+++ Raw data +++
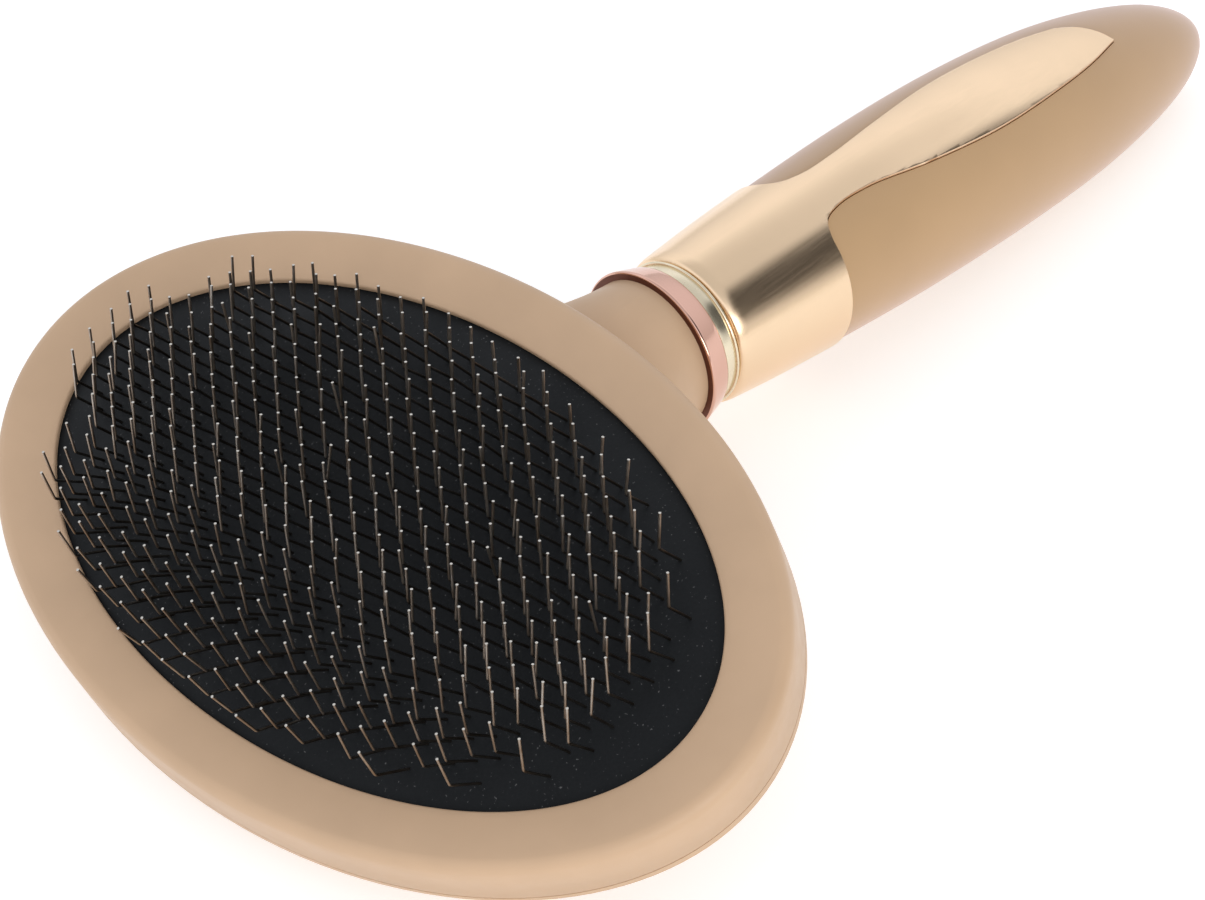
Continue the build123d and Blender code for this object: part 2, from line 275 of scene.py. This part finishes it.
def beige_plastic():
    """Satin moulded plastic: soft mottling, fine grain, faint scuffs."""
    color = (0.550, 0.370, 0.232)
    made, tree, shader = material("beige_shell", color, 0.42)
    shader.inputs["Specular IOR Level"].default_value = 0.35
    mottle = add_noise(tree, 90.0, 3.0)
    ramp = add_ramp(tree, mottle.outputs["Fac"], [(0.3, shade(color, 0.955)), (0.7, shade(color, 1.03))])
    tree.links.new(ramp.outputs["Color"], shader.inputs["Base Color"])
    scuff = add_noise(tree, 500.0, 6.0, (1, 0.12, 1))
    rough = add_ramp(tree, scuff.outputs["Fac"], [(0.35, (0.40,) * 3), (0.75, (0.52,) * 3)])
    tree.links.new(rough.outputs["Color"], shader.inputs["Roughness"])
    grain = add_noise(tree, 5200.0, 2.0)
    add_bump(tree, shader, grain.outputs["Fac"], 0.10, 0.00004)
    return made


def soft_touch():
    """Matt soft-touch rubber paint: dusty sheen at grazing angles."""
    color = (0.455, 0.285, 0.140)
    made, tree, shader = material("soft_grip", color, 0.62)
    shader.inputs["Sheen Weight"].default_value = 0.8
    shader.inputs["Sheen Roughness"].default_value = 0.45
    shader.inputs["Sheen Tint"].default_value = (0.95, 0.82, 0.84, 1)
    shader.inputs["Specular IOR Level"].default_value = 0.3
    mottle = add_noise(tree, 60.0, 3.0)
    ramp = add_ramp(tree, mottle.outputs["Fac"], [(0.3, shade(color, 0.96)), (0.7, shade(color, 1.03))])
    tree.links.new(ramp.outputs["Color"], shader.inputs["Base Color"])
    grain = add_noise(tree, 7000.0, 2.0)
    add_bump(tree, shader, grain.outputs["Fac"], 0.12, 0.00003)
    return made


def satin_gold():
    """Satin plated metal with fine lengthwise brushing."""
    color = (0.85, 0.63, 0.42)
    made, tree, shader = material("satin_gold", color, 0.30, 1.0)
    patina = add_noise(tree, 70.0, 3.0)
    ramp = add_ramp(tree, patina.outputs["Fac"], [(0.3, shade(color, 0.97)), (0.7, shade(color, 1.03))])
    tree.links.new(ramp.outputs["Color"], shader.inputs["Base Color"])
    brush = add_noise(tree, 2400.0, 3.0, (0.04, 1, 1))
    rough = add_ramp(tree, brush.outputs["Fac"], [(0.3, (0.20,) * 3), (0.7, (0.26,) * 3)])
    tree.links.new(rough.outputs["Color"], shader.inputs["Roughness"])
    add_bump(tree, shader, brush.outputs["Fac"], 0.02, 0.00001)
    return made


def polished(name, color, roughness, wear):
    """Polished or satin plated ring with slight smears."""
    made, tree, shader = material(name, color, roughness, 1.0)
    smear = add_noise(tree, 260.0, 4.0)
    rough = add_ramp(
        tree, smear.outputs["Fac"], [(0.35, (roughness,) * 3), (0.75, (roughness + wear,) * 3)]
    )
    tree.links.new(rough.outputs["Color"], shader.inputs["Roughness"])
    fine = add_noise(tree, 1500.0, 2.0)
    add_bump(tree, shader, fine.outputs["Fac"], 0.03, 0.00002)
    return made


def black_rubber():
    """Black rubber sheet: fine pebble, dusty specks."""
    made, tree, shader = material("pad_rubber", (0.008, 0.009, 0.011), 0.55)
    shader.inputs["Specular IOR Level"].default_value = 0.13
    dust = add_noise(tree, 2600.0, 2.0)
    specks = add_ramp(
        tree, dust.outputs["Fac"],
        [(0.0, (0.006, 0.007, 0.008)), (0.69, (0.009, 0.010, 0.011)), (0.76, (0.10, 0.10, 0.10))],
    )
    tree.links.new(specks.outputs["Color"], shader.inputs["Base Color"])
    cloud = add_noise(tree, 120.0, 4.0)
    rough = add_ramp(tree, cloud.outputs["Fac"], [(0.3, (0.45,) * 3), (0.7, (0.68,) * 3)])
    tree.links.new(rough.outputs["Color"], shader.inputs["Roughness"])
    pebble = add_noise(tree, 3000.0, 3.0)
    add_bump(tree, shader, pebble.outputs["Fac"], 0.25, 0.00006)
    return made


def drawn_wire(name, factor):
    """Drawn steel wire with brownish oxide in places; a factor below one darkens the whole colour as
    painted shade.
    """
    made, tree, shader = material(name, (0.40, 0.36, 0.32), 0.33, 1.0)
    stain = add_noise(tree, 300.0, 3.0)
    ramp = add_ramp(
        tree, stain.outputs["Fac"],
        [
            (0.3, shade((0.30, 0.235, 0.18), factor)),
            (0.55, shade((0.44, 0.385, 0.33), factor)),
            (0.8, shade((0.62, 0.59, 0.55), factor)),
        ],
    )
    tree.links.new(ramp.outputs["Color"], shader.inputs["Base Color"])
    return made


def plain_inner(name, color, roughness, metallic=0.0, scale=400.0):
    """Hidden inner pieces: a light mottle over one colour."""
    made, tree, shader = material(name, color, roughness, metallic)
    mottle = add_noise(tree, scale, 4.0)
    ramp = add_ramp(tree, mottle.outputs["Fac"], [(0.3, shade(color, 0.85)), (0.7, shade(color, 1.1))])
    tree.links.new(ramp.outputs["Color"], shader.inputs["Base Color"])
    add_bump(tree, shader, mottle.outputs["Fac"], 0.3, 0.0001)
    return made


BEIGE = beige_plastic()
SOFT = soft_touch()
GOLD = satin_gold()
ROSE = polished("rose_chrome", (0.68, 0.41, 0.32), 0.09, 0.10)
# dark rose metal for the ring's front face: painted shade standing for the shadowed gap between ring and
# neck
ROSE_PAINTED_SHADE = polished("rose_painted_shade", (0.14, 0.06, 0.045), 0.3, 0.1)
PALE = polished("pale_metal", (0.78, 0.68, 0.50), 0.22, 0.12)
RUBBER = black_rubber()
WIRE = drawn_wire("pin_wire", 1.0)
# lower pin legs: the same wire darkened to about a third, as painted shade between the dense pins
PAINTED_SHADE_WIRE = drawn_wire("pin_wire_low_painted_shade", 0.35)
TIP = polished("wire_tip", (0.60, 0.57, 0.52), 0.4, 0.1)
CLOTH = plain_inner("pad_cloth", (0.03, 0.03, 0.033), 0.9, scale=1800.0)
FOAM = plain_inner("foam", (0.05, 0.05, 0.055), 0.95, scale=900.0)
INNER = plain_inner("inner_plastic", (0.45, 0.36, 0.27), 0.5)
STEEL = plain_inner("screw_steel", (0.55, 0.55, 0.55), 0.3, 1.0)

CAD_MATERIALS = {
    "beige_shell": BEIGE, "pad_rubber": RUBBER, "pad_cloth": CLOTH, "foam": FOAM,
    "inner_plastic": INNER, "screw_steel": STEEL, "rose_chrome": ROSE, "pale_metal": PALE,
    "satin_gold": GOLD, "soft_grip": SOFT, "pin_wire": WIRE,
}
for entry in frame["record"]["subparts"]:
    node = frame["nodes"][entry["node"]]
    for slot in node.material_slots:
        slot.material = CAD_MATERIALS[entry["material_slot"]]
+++
(Task brief): Produce an exact copy of the whole listing.

(Problem solution):
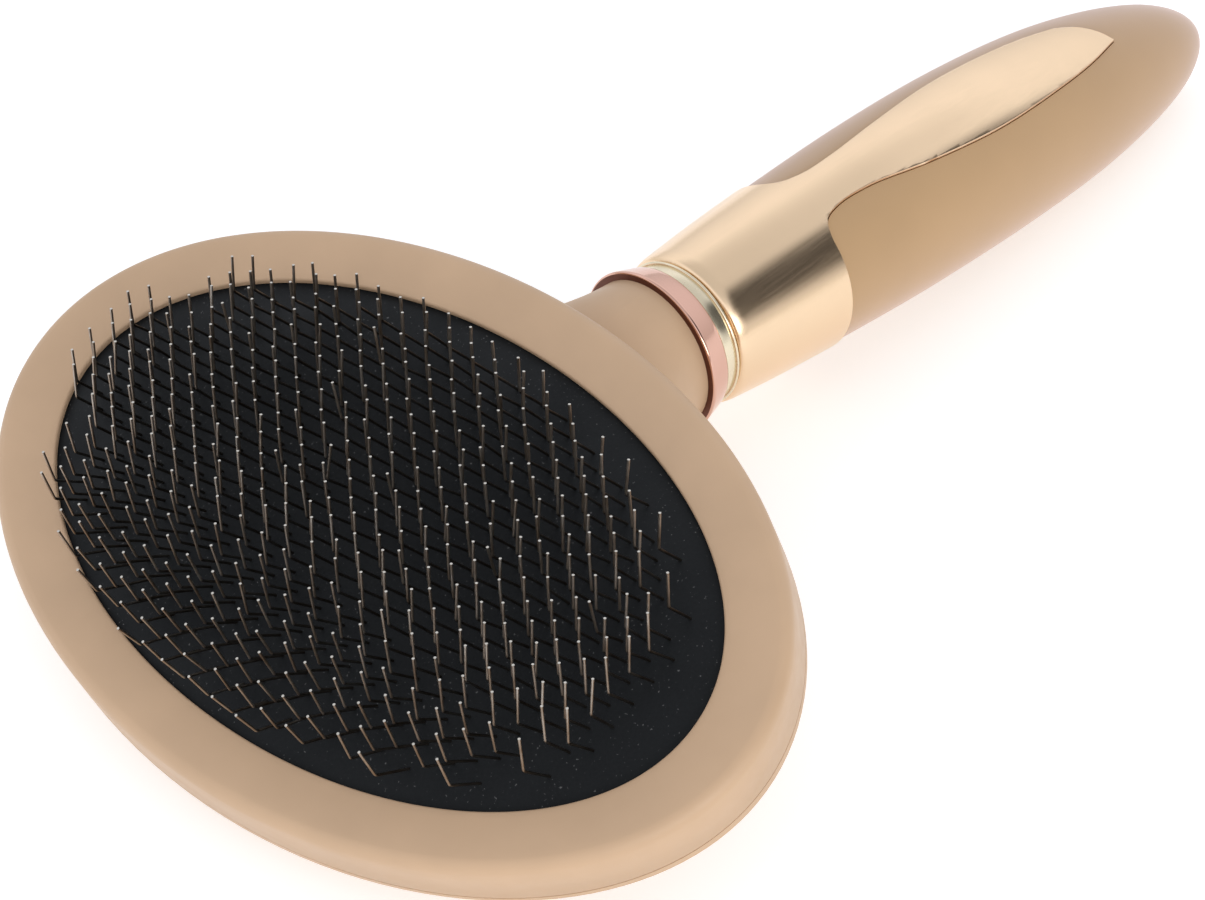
Continue the build123d and Blender code for this object: part 2, from line 275 of scene.py. This part finishes it.
def beige_plastic():
    """Satin moulded plastic: soft mottling, fine grain, faint scuffs."""
    color = (0.550, 0.370, 0.232)
    made, tree, shader = material("beige_shell", color, 0.42)
    shader.inputs["Specular IOR Level"].default_value = 0.35
    mottle = add_noise(tree, 90.0, 3.0)
    ramp = add_ramp(tree, mottle.outputs["Fac"], [(0.3, shade(color, 0.955)), (0.7, shade(color, 1.03))])
    tree.links.new(ramp.outputs["Color"], shader.inputs["Base Color"])
    scuff = add_noise(tree, 500.0, 6.0, (1, 0.12, 1))
    rough = add_ramp(tree, scuff.outputs["Fac"], [(0.35, (0.40,) * 3), (0.75, (0.52,) * 3)])
    tree.links.new(rough.outputs["Color"], shader.inputs["Roughness"])
    grain = add_noise(tree, 5200.0, 2.0)
    add_bump(tree, shader, grain.outputs["Fac"], 0.10, 0.00004)
    return made


def soft_touch():
    """Matt soft-touch rubber paint: dusty sheen at grazing angles."""
    color = (0.455, 0.285, 0.140)
    made, tree, shader = material("soft_grip", color, 0.62)
    shader.inputs["Sheen Weight"].default_value = 0.8
    shader.inputs["Sheen Roughness"].default_value = 0.45
    shader.inputs["Sheen Tint"].default_value = (0.95, 0.82, 0.84, 1)
    shader.inputs["Specular IOR Level"].default_value = 0.3
    mottle = add_noise(tree, 60.0, 3.0)
    ramp = add_ramp(tree, mottle.outputs["Fac"], [(0.3, shade(color, 0.96)), (0.7, shade(color, 1.03))])
    tree.links.new(ramp.outputs["Color"], shader.inputs["Base Color"])
    grain = add_noise(tree, 7000.0, 2.0)
    add_bump(tree, shader, grain.outputs["Fac"], 0.12, 0.00003)
    return made


def satin_gold():
    """Satin plated metal with fine lengthwise brushing."""
    color = (0.85, 0.63, 0.42)
    made, tree, shader = material("satin_gold", color, 0.30, 1.0)
    patina = add_noise(tree, 70.0, 3.0)
    ramp = add_ramp(tree, patina.outputs["Fac"], [(0.3, shade(color, 0.97)), (0.7, shade(color, 1.03))])
    tree.links.new(ramp.outputs["Color"], shader.inputs["Base Color"])
    brush = add_noise(tree, 2400.0, 3.0, (0.04, 1, 1))
    rough = add_ramp(tree, brush.outputs["Fac"], [(0.3, (0.20,) * 3), (0.7, (0.26,) * 3)])
    tree.links.new(rough.outputs["Color"], shader.inputs["Roughness"])
    add_bump(tree, shader, brush.outputs["Fac"], 0.02, 0.00001)
    return made


def polished(name, color, roughness, wear):
    """Polished or satin plated ring with slight smears."""
    made, tree, shader = material(name, color, roughness, 1.0)
    smear = add_noise(tree, 260.0, 4.0)
    rough = add_ramp(
        tree, smear.outputs["Fac"], [(0.35, (roughness,) * 3), (0.75, (roughness + wear,) * 3)]
    )
    tree.links.new(rough.outputs["Color"], shader.inputs["Roughness"])
    fine = add_noise(tree, 1500.0, 2.0)
    add_bump(tree, shader, fine.outputs["Fac"], 0.03, 0.00002)
    return made


def black_rubber():
    """Black rubber sheet: fine pebble, dusty specks."""
    made, tree, shader = material("pad_rubber", (0.008, 0.009, 0.011), 0.55)
    shader.inputs["Specular IOR Level"].default_value = 0.13
    dust = add_noise(tree, 2600.0, 2.0)
    specks = add_ramp(
        tree, dust.outputs["Fac"],
        [(0.0, (0.006, 0.007, 0.008)), (0.69, (0.009, 0.010, 0.011)), (0.76, (0.10, 0.10, 0.10))],
    )
    tree.links.new(specks.outputs["Color"], shader.inputs["Base Color"])
    cloud = add_noise(tree, 120.0, 4.0)
    rough = add_ramp(tree, cloud.outputs["Fac"], [(0.3, (0.45,) * 3), (0.7, (0.68,) * 3)])
    tree.links.new(rough.outputs["Color"], shader.inputs["Roughness"])
    pebble = add_noise(tree, 3000.0, 3.0)
    add_bump(tree, shader, pebble.outputs["Fac"], 0.25, 0.00006)
    return made


def drawn_wire(name, factor):
    """Drawn steel wire with brownish oxide in places; a factor below one darkens the whole colour as
    painted shade.
    """
    made, tree, shader = material(name, (0.40, 0.36, 0.32), 0.33, 1.0)
    stain = add_noise(tree, 300.0, 3.0)
    ramp = add_ramp(
        tree, stain.outputs["Fac"],
        [
            (0.3, shade((0.30, 0.235, 0.18), factor)),
            (0.55, shade((0.44, 0.385, 0.33), factor)),
            (0.8, shade((0.62, 0.59, 0.55), factor)),
        ],
    )
    tree.links.new(ramp.outputs["Color"], shader.inputs["Base Color"])
    return made


def plain_inner(name, color, roughness, metallic=0.0, scale=400.0):
    """Hidden inner pieces: a light mottle over one colour."""
    made, tree, shader = material(name, color, roughness, metallic)
    mottle = add_noise(tree, scale, 4.0)
    ramp = add_ramp(tree, mottle.outputs["Fac"], [(0.3, shade(color, 0.85)), (0.7, shade(color, 1.1))])
    tree.links.new(ramp.outputs["Color"], shader.inputs["Base Color"])
    add_bump(tree, shader, mottle.outputs["Fac"], 0.3, 0.0001)
    return made


BEIGE = beige_plastic()
SOFT = soft_touch()
GOLD = satin_gold()
ROSE = polished("rose_chrome", (0.68, 0.41, 0.32), 0.09, 0.10)
# dark rose metal for the ring's front face: painted shade standing for the shadowed gap between ring and
# neck
ROSE_PAINTED_SHADE = polished("rose_painted_shade", (0.14, 0.06, 0.045), 0.3, 0.1)
PALE = polished("pale_metal", (0.78, 0.68, 0.50), 0.22, 0.12)
RUBBER = black_rubber()
WIRE = drawn_wire("pin_wire", 1.0)
# lower pin legs: the same wire darkened to about a third, as painted shade between the dense pins
PAINTED_SHADE_WIRE = drawn_wire("pin_wire_low_painted_shade", 0.35)
TIP = polished("wire_tip", (0.60, 0.57, 0.52), 0.4, 0.1)
CLOTH = plain_inner("pad_cloth", (0.03, 0.03, 0.033), 0.9, scale=1800.0)
FOAM = plain_inner("foam", (0.05, 0.05, 0.055), 0.95, scale=900.0)
INNER = plain_inner("inner_plastic", (0.45, 0.36, 0.27), 0.5)
STEEL = plain_inner("screw_steel", (0.55, 0.55, 0.55), 0.3, 1.0)

CAD_MATERIALS = {
    "beige_shell": BEIGE, "pad_rubber": RUBBER, "pad_cloth": CLOTH, "foam": FOAM,
    "inner_plastic": INNER, "screw_steel": STEEL, "rose_chrome": ROSE, "pale_metal": PALE,
    "satin_gold": GOLD, "soft_grip": SOFT, "pin_wire": WIRE,
}
for entry in frame["record"]["subparts"]:
    node = frame["nodes"][entry["node"]]
    for slot in node.material_slots:
        slot.material = CAD_MATERIALS[entry["material_slot"]]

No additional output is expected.